**TASK**
Repeat verbatim only the lines from the opening of the material below through the one that contains "SPLINT_CLEAR = 0.0012".

══ RECORD EXTRACTS

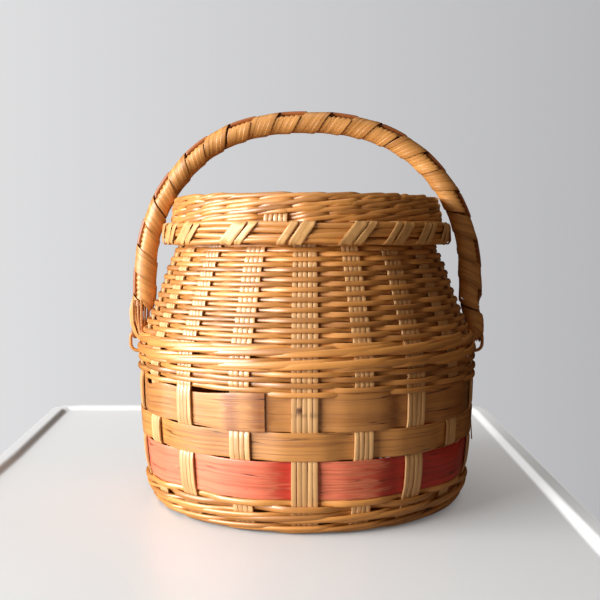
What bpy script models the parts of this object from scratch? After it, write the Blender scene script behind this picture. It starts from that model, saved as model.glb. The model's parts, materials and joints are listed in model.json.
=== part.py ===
"""Lidded woven cane basket with a swinging wrapped handle and a lift-off lid.

Metres, +Z up, origin on the table under the middle of the base.
+X is the right side of the basket, -Y its front.  Angles round the
basket are degrees from the front, growing towards the right.
"""
import math

import bmesh
import bpy
from mathutils import Vector

# Body sizes
BODY_RADIUS = 0.1424          # outer radius over the shoulder band
STAKE_COUNT = 20
STAKE_WIDTH_FOOT = 0.0130     # four reeds side by side
STAKE_WIDTH_RIM = 0.0105      # the same reeds drawn together at the neck
STAKE_THICK = 0.0024
STAKE_LIFT = 0.0005           # stake ends above the table
WEAVER_THICK = 0.0024
SPLINT_THICK = 0.0012
FIT = 0.0003                  # gap between pieces that touch
ROW_GAP = 0.0004              # gap between two rows of weaving

# Heights of the rows, from the table up
FOOT_ROW_HEIGHT = 0.0086
RED_SPLINT_HEIGHT = 0.0280
MIDDLE_SPLINT_HEIGHT = 0.0205
TOP_SPLINT_HEIGHT = 0.0260
SPLINT_TO_ROWS = 0.0015       # where the stakes step in above the splints
LOWER_ROW_HEIGHT = 0.0057
SHOULDER_ROD_HEIGHT = 0.0072
NECK_ROW_HEIGHT = 0.0062
NECK_ROW_PITCH = 0.0068
NECK_TURNS = 6
NECK_LENGTHS = 3              # each climbing weaver is spliced from this many
SPLICE_SHARE = 0.03           # gap at a splice, as a share of one bend
RIM_HEIGHT = 0.0036
RIM_THICK = 0.0030

# How far the weaving swings out and in round a stake
WEAVE_OUT = 0.0052
WEAVE_IN = 0.0036
SPLINT_OUT = 0.0025
SPLINT_IN = 0.0021
SPLINT_CLEAR = 0.0012         # flat run of a splint past the stake's edge

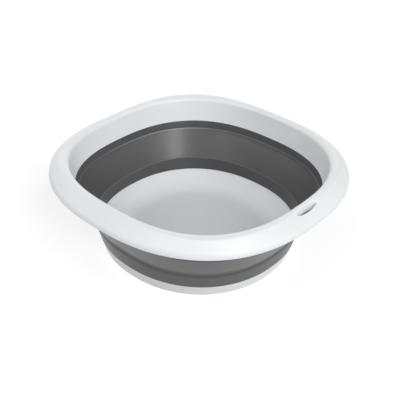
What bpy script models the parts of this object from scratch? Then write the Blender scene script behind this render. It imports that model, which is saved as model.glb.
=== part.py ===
"""Collapsible wash basin.

A stiff rim and a stiff base pan are joined by a soft wall. The wall has three parts, and its middle one, the
folding panel, turns inside out at two living hinges when the rim is pushed down over the pan.

Lengths are in metres and +Z is up. The origin is the centre of the foot, on the surface that the basin stands
on. Every section is drawn in the XZ plane, through the middle of a side, and swept round Z. The swept rings are
then squared off: a circle of radius a becomes the curve |x|^n + |y|^n = a^n, where a is the half-width at the
middle of a side and n, the squareness, is 2 for a circle and grows towards the rim. The hanging slot is in the
middle of the -Y side.
"""
import math
from itertools import pairwise

import bpy
import numpy as np

# Walls and clearance
STIFF_WALL = 0.0022         # wall of the rim and of the pan
SOFT_WALL = 0.0026          # wall of the soft bands and of the panel, measured level
TONGUE_WALL = 0.0012        # stiff tongue that the soft wall is moulded round
SEAM_GAP = 0.0003           # kept between faces that touch

# Base pan
FOOT_HALF = 0.1106          # centre to the outside of the foot
FOOT_WIDTH = 0.0036         # flat ring that the basin stands on
FOOT_ROUND = 0.0007
SKIRT_HEIGHT = 0.0141       # foot to the soft wall's lower edge, outside
SKIRT_FLARE = 0.0037        # lean of the skirt over its height
PAN_TONGUE = 0.0072         # tongue above the skirt, up to where the soft wall starts inside
FLOOR_TOP = 0.0034          # upper face of the floor above the foot
BOWL_RUN = 0.0240           # level run of the bowl's side, from the lip in to the floor
BOWL_ROUND = 0.0300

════

**RESULT OF THE TASK**
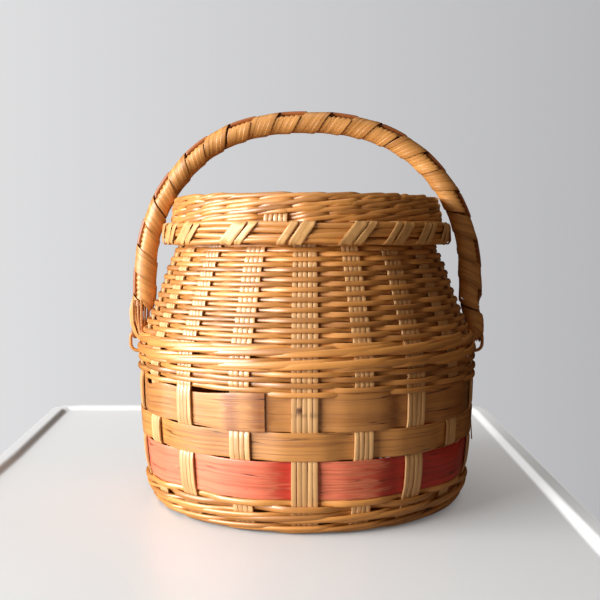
What bpy script models the parts of this object from scratch? After it, write the Blender scene script behind this picture. It starts from that model, saved as model.glb. The model's parts, materials and joints are listed in model.json.
=== part.py ===
"""Lidded woven cane basket with a swinging wrapped handle and a lift-off lid.

Metres, +Z up, origin on the table under the middle of the base.
+X is the right side of the basket, -Y its front.  Angles round the
basket are degrees from the front, growing towards the right.
"""
import math

import bmesh
import bpy
from mathutils import Vector

# Body sizes
BODY_RADIUS = 0.1424          # outer radius over the shoulder band
STAKE_COUNT = 20
STAKE_WIDTH_FOOT = 0.0130     # four reeds side by side
STAKE_WIDTH_RIM = 0.0105      # the same reeds drawn together at the neck
STAKE_THICK = 0.0024
STAKE_LIFT = 0.0005           # stake ends above the table
WEAVER_THICK = 0.0024
SPLINT_THICK = 0.0012
FIT = 0.0003                  # gap between pieces that touch
ROW_GAP = 0.0004              # gap between two rows of weaving

# Heights of the rows, from the table up
FOOT_ROW_HEIGHT = 0.0086
RED_SPLINT_HEIGHT = 0.0280
MIDDLE_SPLINT_HEIGHT = 0.0205
TOP_SPLINT_HEIGHT = 0.0260
SPLINT_TO_ROWS = 0.0015       # where the stakes step in above the splints
LOWER_ROW_HEIGHT = 0.0057
SHOULDER_ROD_HEIGHT = 0.0072
NECK_ROW_HEIGHT = 0.0062
NECK_ROW_PITCH = 0.0068
NECK_TURNS = 6
NECK_LENGTHS = 3              # each climbing weaver is spliced from this many
SPLICE_SHARE = 0.03           # gap at a splice, as a share of one bend
RIM_HEIGHT = 0.0036
RIM_THICK = 0.0030

# How far the weaving swings out and in round a stake
WEAVE_OUT = 0.0052
WEAVE_IN = 0.0036
SPLINT_OUT = 0.0025
SPLINT_IN = 0.0021
SPLINT_CLEAR = 0.0012         # flat run of a splint past the stake's edge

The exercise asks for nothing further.